**EXERCISE DIRECTIONS:** Please write out the complete listing that follows, exactly as it reads.

---------------

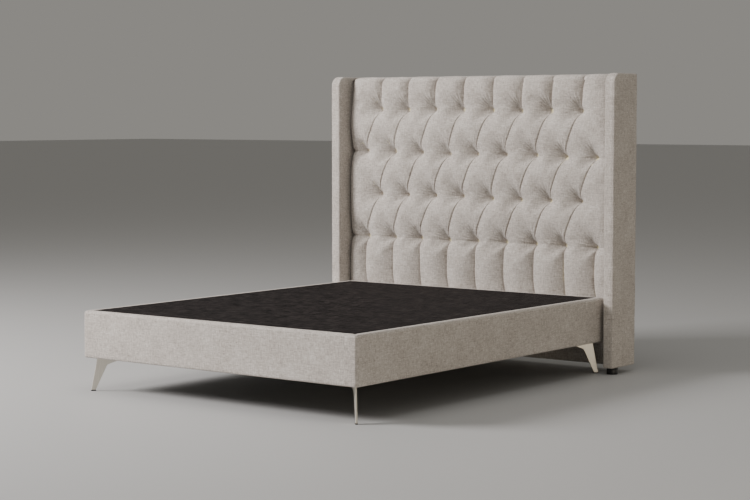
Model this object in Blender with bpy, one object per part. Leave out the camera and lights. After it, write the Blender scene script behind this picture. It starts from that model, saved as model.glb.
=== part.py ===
"""Upholstered bed: padded platform base on steel blade legs, with a winged, deep-tufted headboard.

Units are metres. +Z is up and +Y is the headboard end. The origin is on the floor, in the middle
of the bed's overall outline. Pieces that touch keep a gap of FIT between their faces.
"""
import math

import bmesh
import bpy
from mathutils import Matrix, Vector

# Overall sizes
BASE_WIDTH = 1.520
BASE_LENGTH = 1.880
BASE_HEIGHT = 0.206
LEG_HEIGHT = 0.148
HEADBOARD_HEIGHT = 1.394
WING_DEPTH = 0.210
WING_THICKNESS = 0.052
WING_LAP = 0.058
WING_GAP = 0.018
FIT = 0.0003

# Base upholstery
BORDER_PAD = 0.012
BORDER_CORNER_RADIUS = 0.020
BORDER_EDGE_RADIUS = 0.014
TOP_BAND = 0.036
TOP_BAND_THICKNESS = 0.004
UNDER_LAP = 0.030
UNDER_LAP_THICKNESS = 0.003
DECK_CLOTH = 0.003
DECK_FELT = 0.010
DECK_BOARD = 0.006
DUST_CLOTH = 0.001

# Base timber
RAIL_THICKNESS = 0.022
CENTRE_RAIL_THICKNESS = 0.045
SLAT_COUNT = 8
SLAT_WIDTH = 0.070
SLAT_THICKNESS = 0.018
BLOCK_SIZE = 0.078

# Blade legs and the centre leg
LEG_PLATE = 0.075
LEG_PLATE_THICKNESS = 0.004
BLADE_THICKNESS = 0.007
BLADE_TOE = 0.019
BLADE_TOE_INSET = 0.036
BLADE_SPLAY = 0.027
BLADE_WIDTH = 0.048
BLADE_WEB = 0.085
BLADE_WEB_DEPTH = 0.016
BLADE_SHOULDER = 0.036
BLADE_SHOULDER_EASE = (0.008, 0.005)
BLADE_EDGE_EASE = 0.0008
GLIDE_HEIGHT = 0.004
GLIDE_MARGIN = 0.002
CENTRE_LEG_RADIUS = 0.022
CENTRE_FLANGE_RADIUS = 0.034
CENTRE_FLANGE_HEIGHT = 0.006
CENTRE_PAD_RADIUS = 0.028
CENTRE_PAD_HEIGHT = 0.008

# Headboard
WING_PAD = 0.010
WING_FRONT_RADIUS = 0.047
WING_BACK_RADIUS = 0.010
WING_EDGE_RADIUS = 0.008
HEADBOARD_FOOT_HEIGHT = 0.030
HEADBOARD_FOOT_RADIUS = 0.026
HEADBOARD_FOOT_CHAMFER = 0.003
FRONT_FOOT_INSET = 0.045
REAR_FOOT_INSET = 0.028
PAD_FRONT = 0.004
PAD_DEPTH = 0.070
PAD_COVER = 0.024
PAD_TOP_RADIUS = 0.030
PAD_TUCK = 0.054
TOP_WRAP = 0.012
LOWER_PAD = 0.010
TUFT_BOARD = 0.009
BACK_CLOTH = 0.005
STILE_WIDTH = 0.045
HEADBOARD_RAIL = 0.070
MID_RAIL = 0.150
MID_RAIL_RISE = 0.030

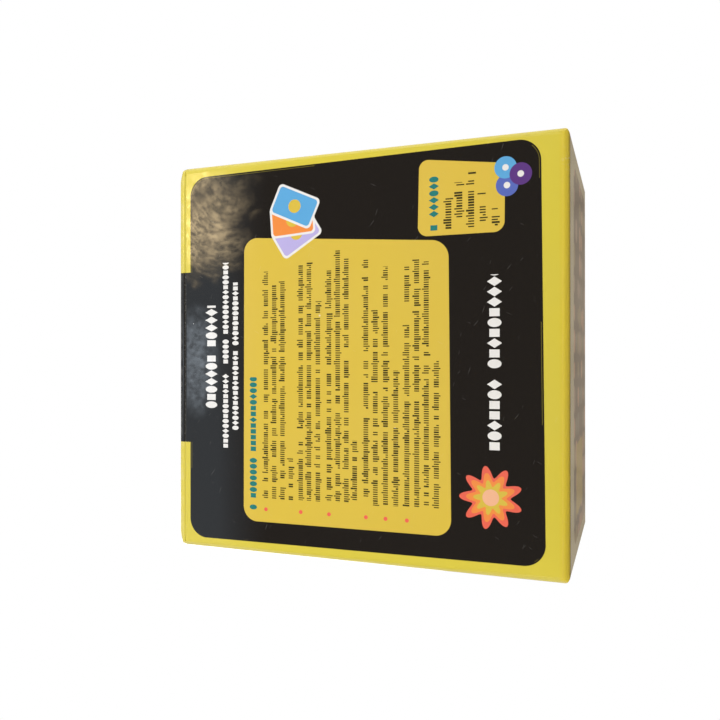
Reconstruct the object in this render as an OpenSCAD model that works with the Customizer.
// Flip-lid card game box: a rigid cardboard tray with a paper-hinged lid, a magnetic
// closing flap, and the cards, leaflet, sand timer and die that it holds.
// The box stands on z = 0, centred on x and y. Its front faces -Y and its back faces +Y.

/* [Cards] */
// Number of cards
card_count = 55; // [20:1:55]
// Width of a card
card_w = 114; // [90:1:160]
// Height of a card
card_h = 106; // [95:1:160]
// Thickness of a card
card_t = 0.65; // [0.3:0.05:0.9]
// Air between two cards
card_air = 0.05; // [0.04:0.01:0.1]
// Corner radius of a card
card_r = 5; // [1:0.5:10]

/* [Room for the contents] */
// Gap on each side of the cards
card_side = 2.9; // [1:0.1:6]
// Height left free over the cards under the shut lid
headroom = 13.6; // [6:0.1:30]
// Gap in front of the cards, the leaflet and the divider
stack_gap = 0.5; // [0.3:0.1:1]
// Gap in front of and behind the widest piece in the bay
bay_gap = 1.35; // [0.5:0.05:6]
// Gap under each loose piece that stands on the floor
seat_gap = 0.1; // [0.05:0.05:0.2]

/* [Box] */
// Thickness of the greyboard in every panel
board_t = 2.2; // [1.8:0.1:3]
// Thickness of the printed paper and of the lining paper
paper_t = 0.2; // [0.1:0.05:0.3]
// Radius of the tray's outer edges and of the lid's corners
edge_r = 2.2; // [1.2:0.1:3]
// Radius of the lid's and the flap's outer edges
lid_edge_r = 1.8; // [0.6:0.1:1.8]
// How far the printed paper turns in over the tray's rim
turn_in = 14; // [6:1:20]
// Width of the printed paper turned in on the inner side of the lid and the flap
lid_margin = 5; // [2:0.5:12]

/* [Hinges] */
// Gap between the tray's rim and the shut lid
crease_gap = 0.1; // [0.05:0.05:0.4]

/* [Flap] */
// Height of the closing flap
flap_h = 45; // [35:1:70]
// How far the flap's ends stand back from the box's sides
flap_side = 0.5; // [0.2:0.1:10]
// Gap between the shut flap and the front wall
flap_gap = 0.1; // [0.05:0.05:0.4]
// Diameter of a closing magnet
magnet_d = 10; // [6:1:14]
// Thickness of a closing magnet
magnet_t = 1.5; // [1:0.1:1.6]
// Distance of the magnets' centres from the flap's ends
magnet_in = 24; // [12:1:36]
// Distance of the magnets' centres above the flap's lower edge
magnet_rise = 12; // [9:1:20]
// Diameter of a steel keeper plate in the front wall
keeper_d = 12; // [8:1:16]
// Thickness of a steel keeper plate
keeper_t = 0.8; // [0.5:0.1:1.2]
// Clearance around a magnet or a keeper plate in its pocket
pocket_gap = 0.05; // [0.02:0.01:0.1]

/* [Corner stays] */
// Width of each leg of a paper corner stay
stay_leg = 14; // [8:1:20]
// Thickness of a corner stay
stay_t = 0.15; // [0.1:0.05:0.3]
// Distance of a corner stay from the tray's underside and from its rim
stay_end = 8; // [4:1:20]

/* [Rules leaflet] */
// How much narrower than a card the leaflet is on each side
leaflet_side = 3; // [0:0.5:20]
// How much lower than a card the leaflet is
leaflet_drop = 8; // [1:1:40]
// Number of panels that the leaflet is folded into
leaflet_panels = 4; // [2:1:6]
// Thickness of the leaflet's paper
leaflet_t = 0.15; // [0.1:0.05:0.2]
// Air between two folded panels
leaflet_air = 0.25; // [0.1:0.05:0.3]

/* [Divider] */
// Thickness of the cardboard divider
divider_t = 0.8; // [0.5:0.1:1.5]
// How much lower than a card the divider is
divider_drop = 6; // [1:1:40]
// Gap beside and behind the divider
divider_gap = 0.3; // [0.2:0.1:0.6]

/* [Sand timer] */
// Height over both caps
timer_h = 72; // [60:1:90]
// Diameter of a cap
timer_d = 24; // [18:1:30]
// Gap between the timer and the side of its bay
timer_side = 8.8; // [1:0.1:20]
// Thickness of a cap
timer_cap_t = 5; // [3:0.5:8]
// Bevel around the flat ends of a cap
timer_bevel = 1; // [0.4:0.1:1.4]
// Depth of the socket in a cap that holds the sleeve and the glass
timer_socket = 2; // [1:0.25:2.5]
// Width of a cap's rim around the sleeve
timer_lip = 1.5; // [1.2:0.1:2.5]
// Wall of the clear sleeve
sleeve_t = 0.9; // [0.5:0.1:1.2]
// Gap between the sleeve and the glass at its widest
glass_side = 0.8; // [0.2:0.1:2]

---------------

**RESPONSE TO THE TASK:**
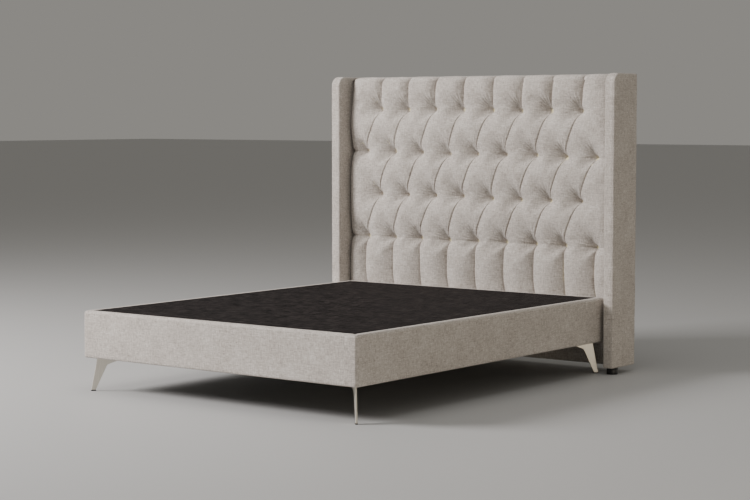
Model this object in Blender with bpy, one object per part. Leave out the camera and lights. After it, write the Blender scene script behind this picture. It starts from that model, saved as model.glb.
=== part.py ===
"""Upholstered bed: padded platform base on steel blade legs, with a winged, deep-tufted headboard.

Units are metres. +Z is up and +Y is the headboard end. The origin is on the floor, in the middle
of the bed's overall outline. Pieces that touch keep a gap of FIT between their faces.
"""
import math

import bmesh
import bpy
from mathutils import Matrix, Vector

# Overall sizes
BASE_WIDTH = 1.520
BASE_LENGTH = 1.880
BASE_HEIGHT = 0.206
LEG_HEIGHT = 0.148
HEADBOARD_HEIGHT = 1.394
WING_DEPTH = 0.210
WING_THICKNESS = 0.052
WING_LAP = 0.058
WING_GAP = 0.018
FIT = 0.0003

# Base upholstery
BORDER_PAD = 0.012
BORDER_CORNER_RADIUS = 0.020
BORDER_EDGE_RADIUS = 0.014
TOP_BAND = 0.036
TOP_BAND_THICKNESS = 0.004
UNDER_LAP = 0.030
UNDER_LAP_THICKNESS = 0.003
DECK_CLOTH = 0.003
DECK_FELT = 0.010
DECK_BOARD = 0.006
DUST_CLOTH = 0.001

# Base timber
RAIL_THICKNESS = 0.022
CENTRE_RAIL_THICKNESS = 0.045
SLAT_COUNT = 8
SLAT_WIDTH = 0.070
SLAT_THICKNESS = 0.018
BLOCK_SIZE = 0.078

# Blade legs and the centre leg
LEG_PLATE = 0.075
LEG_PLATE_THICKNESS = 0.004
BLADE_THICKNESS = 0.007
BLADE_TOE = 0.019
BLADE_TOE_INSET = 0.036
BLADE_SPLAY = 0.027
BLADE_WIDTH = 0.048
BLADE_WEB = 0.085
BLADE_WEB_DEPTH = 0.016
BLADE_SHOULDER = 0.036
BLADE_SHOULDER_EASE = (0.008, 0.005)
BLADE_EDGE_EASE = 0.0008
GLIDE_HEIGHT = 0.004
GLIDE_MARGIN = 0.002
CENTRE_LEG_RADIUS = 0.022
CENTRE_FLANGE_RADIUS = 0.034
CENTRE_FLANGE_HEIGHT = 0.006
CENTRE_PAD_RADIUS = 0.028
CENTRE_PAD_HEIGHT = 0.008

# Headboard
WING_PAD = 0.010
WING_FRONT_RADIUS = 0.047
WING_BACK_RADIUS = 0.010
WING_EDGE_RADIUS = 0.008
HEADBOARD_FOOT_HEIGHT = 0.030
HEADBOARD_FOOT_RADIUS = 0.026
HEADBOARD_FOOT_CHAMFER = 0.003
FRONT_FOOT_INSET = 0.045
REAR_FOOT_INSET = 0.028
PAD_FRONT = 0.004
PAD_DEPTH = 0.070
PAD_COVER = 0.024
PAD_TOP_RADIUS = 0.030
PAD_TUCK = 0.054
TOP_WRAP = 0.012
LOWER_PAD = 0.010
TUFT_BOARD = 0.009
BACK_CLOTH = 0.005
STILE_WIDTH = 0.045
HEADBOARD_RAIL = 0.070
MID_RAIL = 0.150
MID_RAIL_RISE = 0.030

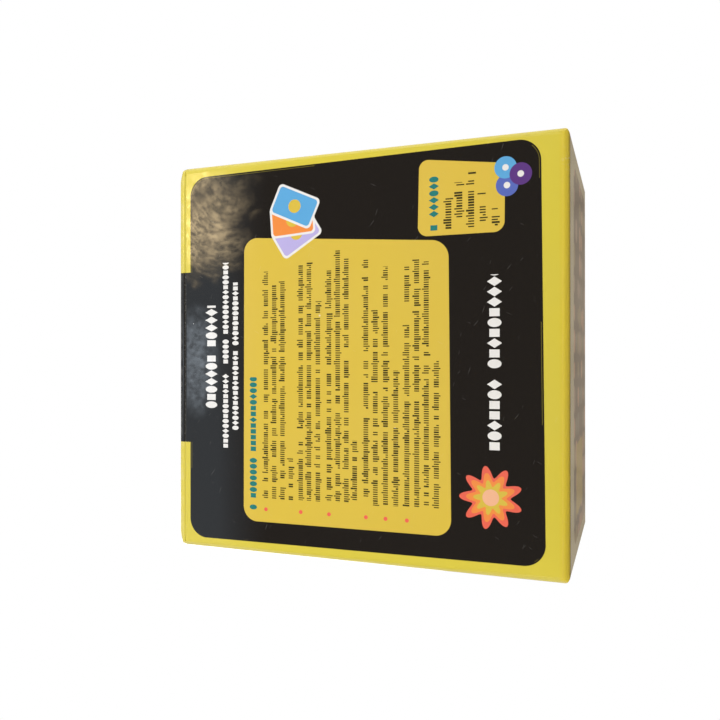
Reconstruct the object in this render as an OpenSCAD model that works with the Customizer.
// Flip-lid card game box: a rigid cardboard tray with a paper-hinged lid, a magnetic
// closing flap, and the cards, leaflet, sand timer and die that it holds.
// The box stands on z = 0, centred on x and y. Its front faces -Y and its back faces +Y.

/* [Cards] */
// Number of cards
card_count = 55; // [20:1:55]
// Width of a card
card_w = 114; // [90:1:160]
// Height of a card
card_h = 106; // [95:1:160]
// Thickness of a card
card_t = 0.65; // [0.3:0.05:0.9]
// Air between two cards
card_air = 0.05; // [0.04:0.01:0.1]
// Corner radius of a card
card_r = 5; // [1:0.5:10]

/* [Room for the contents] */
// Gap on each side of the cards
card_side = 2.9; // [1:0.1:6]
// Height left free over the cards under the shut lid
headroom = 13.6; // [6:0.1:30]
// Gap in front of the cards, the leaflet and the divider
stack_gap = 0.5; // [0.3:0.1:1]
// Gap in front of and behind the widest piece in the bay
bay_gap = 1.35; // [0.5:0.05:6]
// Gap under each loose piece that stands on the floor
seat_gap = 0.1; // [0.05:0.05:0.2]

/* [Box] */
// Thickness of the greyboard in every panel
board_t = 2.2; // [1.8:0.1:3]
// Thickness of the printed paper and of the lining paper
paper_t = 0.2; // [0.1:0.05:0.3]
// Radius of the tray's outer edges and of the lid's corners
edge_r = 2.2; // [1.2:0.1:3]
// Radius of the lid's and the flap's outer edges
lid_edge_r = 1.8; // [0.6:0.1:1.8]
// How far the printed paper turns in over the tray's rim
turn_in = 14; // [6:1:20]
// Width of the printed paper turned in on the inner side of the lid and the flap
lid_margin = 5; // [2:0.5:12]

/* [Hinges] */
// Gap between the tray's rim and the shut lid
crease_gap = 0.1; // [0.05:0.05:0.4]

/* [Flap] */
// Height of the closing flap
flap_h = 45; // [35:1:70]
// How far the flap's ends stand back from the box's sides
flap_side = 0.5; // [0.2:0.1:10]
// Gap between the shut flap and the front wall
flap_gap = 0.1; // [0.05:0.05:0.4]
// Diameter of a closing magnet
magnet_d = 10; // [6:1:14]
// Thickness of a closing magnet
magnet_t = 1.5; // [1:0.1:1.6]
// Distance of the magnets' centres from the flap's ends
magnet_in = 24; // [12:1:36]
// Distance of the magnets' centres above the flap's lower edge
magnet_rise = 12; // [9:1:20]
// Diameter of a steel keeper plate in the front wall
keeper_d = 12; // [8:1:16]
// Thickness of a steel keeper plate
keeper_t = 0.8; // [0.5:0.1:1.2]
// Clearance around a magnet or a keeper plate in its pocket
pocket_gap = 0.05; // [0.02:0.01:0.1]

/* [Corner stays] */
// Width of each leg of a paper corner stay
stay_leg = 14; // [8:1:20]
// Thickness of a corner stay
stay_t = 0.15; // [0.1:0.05:0.3]
// Distance of a corner stay from the tray's underside and from its rim
stay_end = 8; // [4:1:20]

/* [Rules leaflet] */
// How much narrower than a card the leaflet is on each side
leaflet_side = 3; // [0:0.5:20]
// How much lower than a card the leaflet is
leaflet_drop = 8; // [1:1:40]
// Number of panels that the leaflet is folded into
leaflet_panels = 4; // [2:1:6]
// Thickness of the leaflet's paper
leaflet_t = 0.15; // [0.1:0.05:0.2]
// Air between two folded panels
leaflet_air = 0.25; // [0.1:0.05:0.3]

/* [Divider] */
// Thickness of the cardboard divider
divider_t = 0.8; // [0.5:0.1:1.5]
// How much lower than a card the divider is
divider_drop = 6; // [1:1:40]
// Gap beside and behind the divider
divider_gap = 0.3; // [0.2:0.1:0.6]

/* [Sand timer] */
// Height over both caps
timer_h = 72; // [60:1:90]
// Diameter of a cap
timer_d = 24; // [18:1:30]
// Gap between the timer and the side of its bay
timer_side = 8.8; // [1:0.1:20]
// Thickness of a cap
timer_cap_t = 5; // [3:0.5:8]
// Bevel around the flat ends of a cap
timer_bevel = 1; // [0.4:0.1:1.4]
// Depth of the socket in a cap that holds the sleeve and the glass
timer_socket = 2; // [1:0.25:2.5]
// Width of a cap's rim around the sleeve
timer_lip = 1.5; // [1.2:0.1:2.5]
// Wall of the clear sleeve
sleeve_t = 0.9; // [0.5:0.1:1.2]
// Gap between the sleeve and the glass at its widest
glass_side = 0.8; // [0.2:0.1:2]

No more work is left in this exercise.